Kyiv’s army, meanwhile, said on Friday that Moscow’s “so-called evacuation” was continuing.

It claimed that the Russian command in Kherson was trying to “hide the real losses of servicemen” in order to “avoid panic”.

In a sign of Moscow suffering heavy losses, Chechen leader Ramzan Kadyrov said late on Thursday that 23 of his fighters were killed in battles around Kherson this week with dozens more wounded.

“At the beginning of this week, one of the Chechen units was shelled in the Kherson region,” Kadyrov, who has sent his militia to fight alongside the Kremlin’s forces, said on Telegram.

“23 soldiers were killed and 58 wounded,” he said.

The Kremlin ally rarely reveals defeats but admitted that losses were “big on that day”.

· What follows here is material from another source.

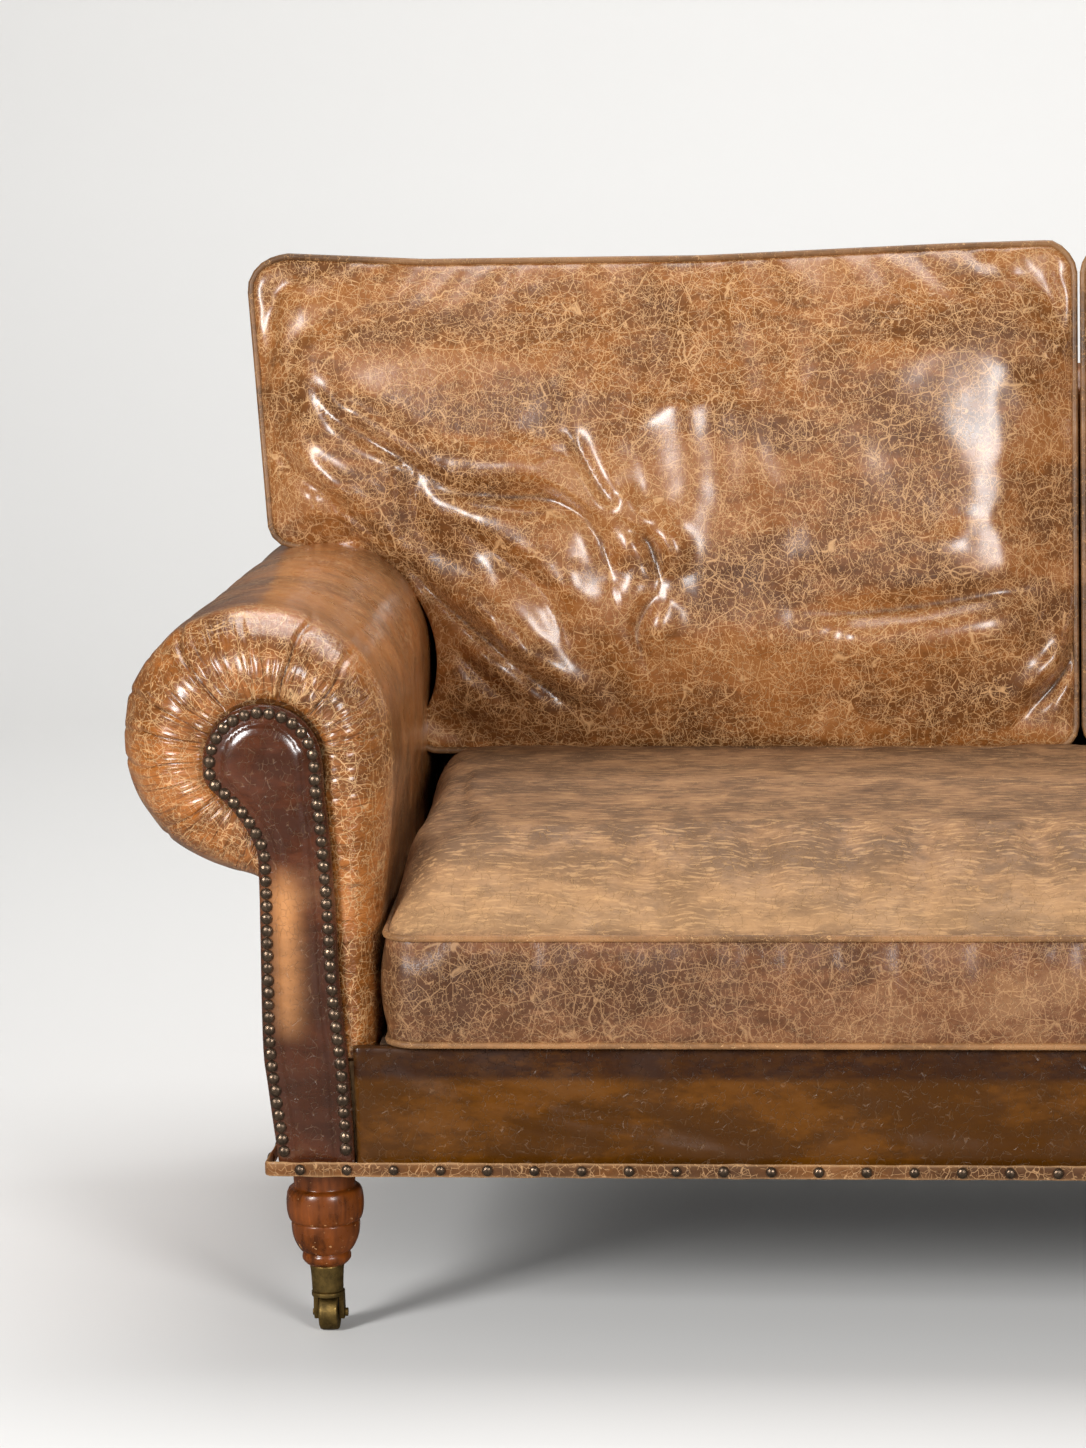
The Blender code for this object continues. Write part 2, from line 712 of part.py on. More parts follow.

Elsewhere in Ukraine, local authorities reported a Russian strike that injured one person and damaged two multistorey buildings as well as a bakery in the southern Mykolaiv region.

In the eastern Donetsk region, four people were killed and nine others injured in the past 24 hours, including in Bakhmut, a town where fierce battles have been taking place, regional governor Pavlo Kyrylenko said.

Aksyonov also said that he and Kiriyenko visited the Zaporizhzhia nuclear power plant — Europe’s largest atomic facility — further north on the Dnipro River in Russian-occupied territory.

Russia and Ukraine have accused each other of shelling the plant, sparking fears of a nuclear disaster.

Aksyonov said they “met with the staff and assessed the general situation in the area of the plant”.

Ukraine has accused Moscow’s forces of “kidnapping” the plant’s staff and said last week that around 50 employees are held in “captivity”.

Russian President Vladimir Putin on Thursday called on the UN’s atomic agency to inspect Ukraine’s nuclear site “as soon as possible” over Moscow’s allegations that Kyiv is preparing a “dirty bomb” attack.

A dirty bomb is a conventional bomb laced with radioactive, biological or chemical materials which are dispersed in an explosion.

Kyiv has dismissed these claims as “dangerous” lies and suspects Russia might itself use a dirty bomb in a “false flag” attack.

The International Atomic Energy Agency (IAEA) said Thursday it will conduct an “independent verification” of Russian allegations concerning the production of so-called dirty bombs at two sites in Ukraine.

In a rambling speech, Mr Putin warned that the world is facing the most dangerous decade since the end of the Second World War.

He went on to allege that the “West of has taken several steps towards escalation and they are always trying to escalate”.

“They’re fuelling the war in the Ukraine, organising politicians around Taiwan, destabilising the world food and energy markets,“ he said.

But he also hinted he was open to peace talks with the West.

“Either we continue accumulating the burden of problems that is said to crush all of us or we can work together to find solutions functional if imperfect ones solutions capable of rendering our world more stable and safer,” he said.

“The crisis has taken on a truly global magnitude. It affects everyone and we should not enter into any illusions, humanity is essentially faced with two options.”